This included staying local, keeping within bubbles and avoiding anything that might expose them to injury, put pressure on our emergency services, or put others at risk.
"Police will continue to ensure compliance through education for those found breaching the rules, but we will not hesitate to take enforcement action through warnings or arrests if we need to," Coster said.
"We also want people to know that police are there for them."
There had been an increase in family harm incidents, and there were likely more that weren't being reported.
"Police continue to prioritise family harm incidents and we will come when called.
"Keep an eye out for your neighbours and friends and call police if you have any concerns.
"We continue to see the overwhelming majority of New Zealanders doing the right thing and working together to fight Covid-19, and protect one another.
"Police thank everyone for their efforts and urge people to keep up the effort and the cooperation – it is making a difference."
National policing road manger Gini Welch said alert level 4 also meant people should not be on our roads unless they were accessing essential services or delivering essential services.

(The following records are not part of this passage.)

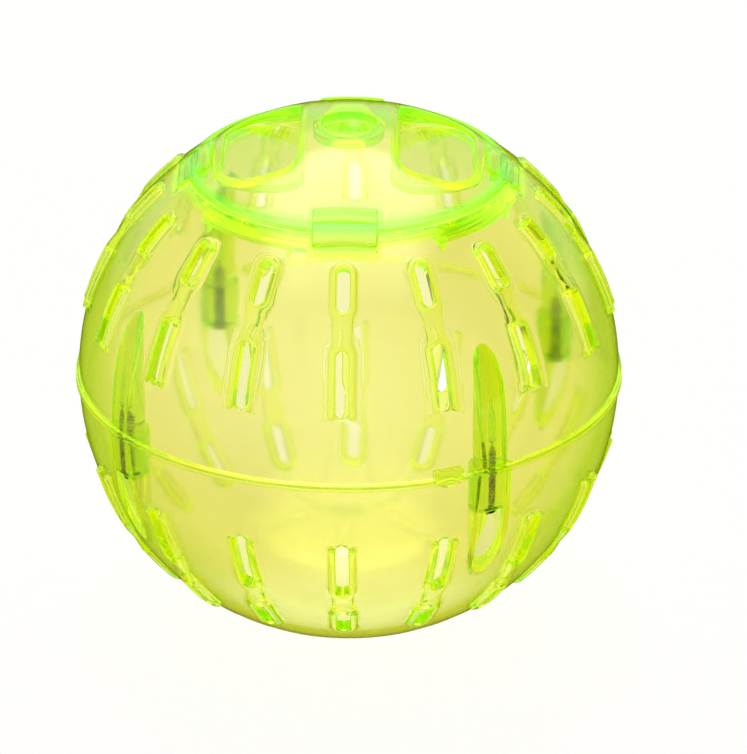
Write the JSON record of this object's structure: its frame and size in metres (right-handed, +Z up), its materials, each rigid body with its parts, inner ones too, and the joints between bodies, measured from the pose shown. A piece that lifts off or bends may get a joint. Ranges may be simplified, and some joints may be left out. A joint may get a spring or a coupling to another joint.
{
  "type": "hamster ball",
  "caption": "Clear plastic exercise ball in two slotted hemispheres screwed together at a lipped seam, with a lift-off lid held by a grip bar between finger wells.",
  "frame": {"origin": "the centre of the ball, on the seam between the two hemispheres", "axes": "+Z up through the lid and its round socket; the front of the ball, with one lid lug on its middle line, faces -Y; +X to the right"},
  "size_m": [0.1416, 0.1416, 0.1396],
  "materials": {
    "shell_plastic": "polished clear polystyrene tinted lime yellow",
    "lid_plastic": "polished clear polystyrene tinted lime yellow",
    "screw_steel": "dark plated self-tapping screw"
  },
  "bodies": {
    "ball": {"upper_shell": "shell_plastic", "lower_shell": "shell_plastic", "screw_front_right": "screw_steel", "screw_back_right": "screw_steel", "screw_back_left": "screw_steel", "screw_front_left": "screw_steel"},
    "lid": {"lid": "lid_plastic"}
  },
  "joints": [
    {"name": "lid_lift", "type": "slide", "parent": "ball", "child": "lid", "axis": [0, 0, 1], "range_m": [0, 0.06]}
  ]
}
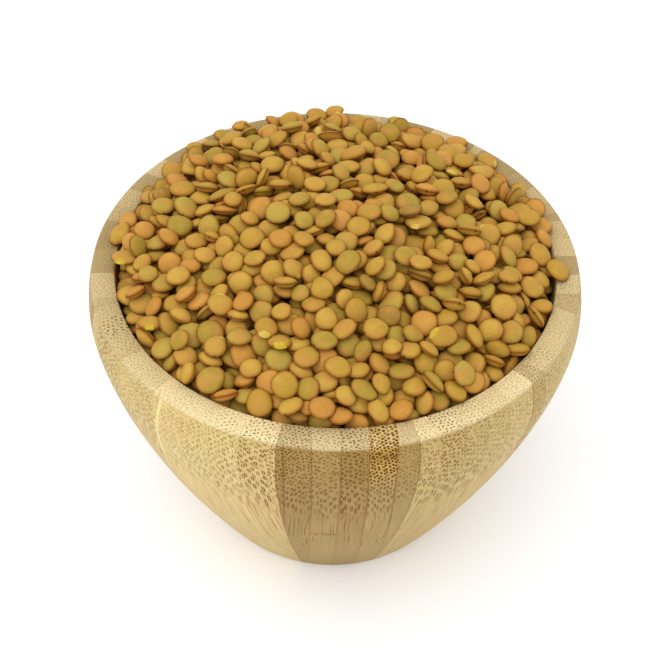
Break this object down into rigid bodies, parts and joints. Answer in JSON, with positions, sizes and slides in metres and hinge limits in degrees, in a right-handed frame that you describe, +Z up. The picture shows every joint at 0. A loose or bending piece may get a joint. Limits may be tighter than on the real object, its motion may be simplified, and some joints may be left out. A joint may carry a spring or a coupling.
{
  "type": "bowl of dry lentils",
  "caption": "Round bamboo bowl with a flat rim and a narrow flat foot, filled with a domed heap of dry lentils that stands above the rim.",
  "frame": {"origin": "centre of the bowl's flat foot, on the surface it stands on", "axes": "+Z up along the bowl's turning axis, -Y towards the viewer"},
  "size_m": [0.12, 0.12, 0.096],
  "materials": {
    "bamboo": "satin laminated bamboo, fibres run up the wall, fine brown fibre dots on the rim and shoulder",
    "lentils": "dry matt seed skins, khaki, olive and peach"
  },
  "bodies": {
    "root": {"bamboo_bowl": "bamboo", "lentil_heap": "lentils"}
  },
  "joints": []
}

"If you have to drive or ride to get groceries or medicine, or to take these items to another person, please don't speed because there are fewer vehicles on the road.
"Speed has the biggest impact on the outcome of a crash, whether you walk away or are carried away.
"It's also a contributing factor in a third of all deaths on the road.
"Lives have still been lost on the road during alert level 4.
"Unfortunately we are still seeing people speeding, taking unnecessary risks.
"While we've seen a significant decrease in the volume of traffic on the roads, some motorists are taking this as an opportunity to speed. It's not.
"There are lots of pedestrians and cyclists moving across our network at the moment, and this is unlikely to materially change at an alternative alert level – so please, be mindful of those around you, and slow down.
"Right now our emergency departments, our medical staff, and our first responders all need to be able to focus on Covid-19, not on people who risked their lives by driving recklessly.
"Drive or ride to the conditions and within the speed limit, wear your seatbelt, put your phone away, and only drive sober and alert."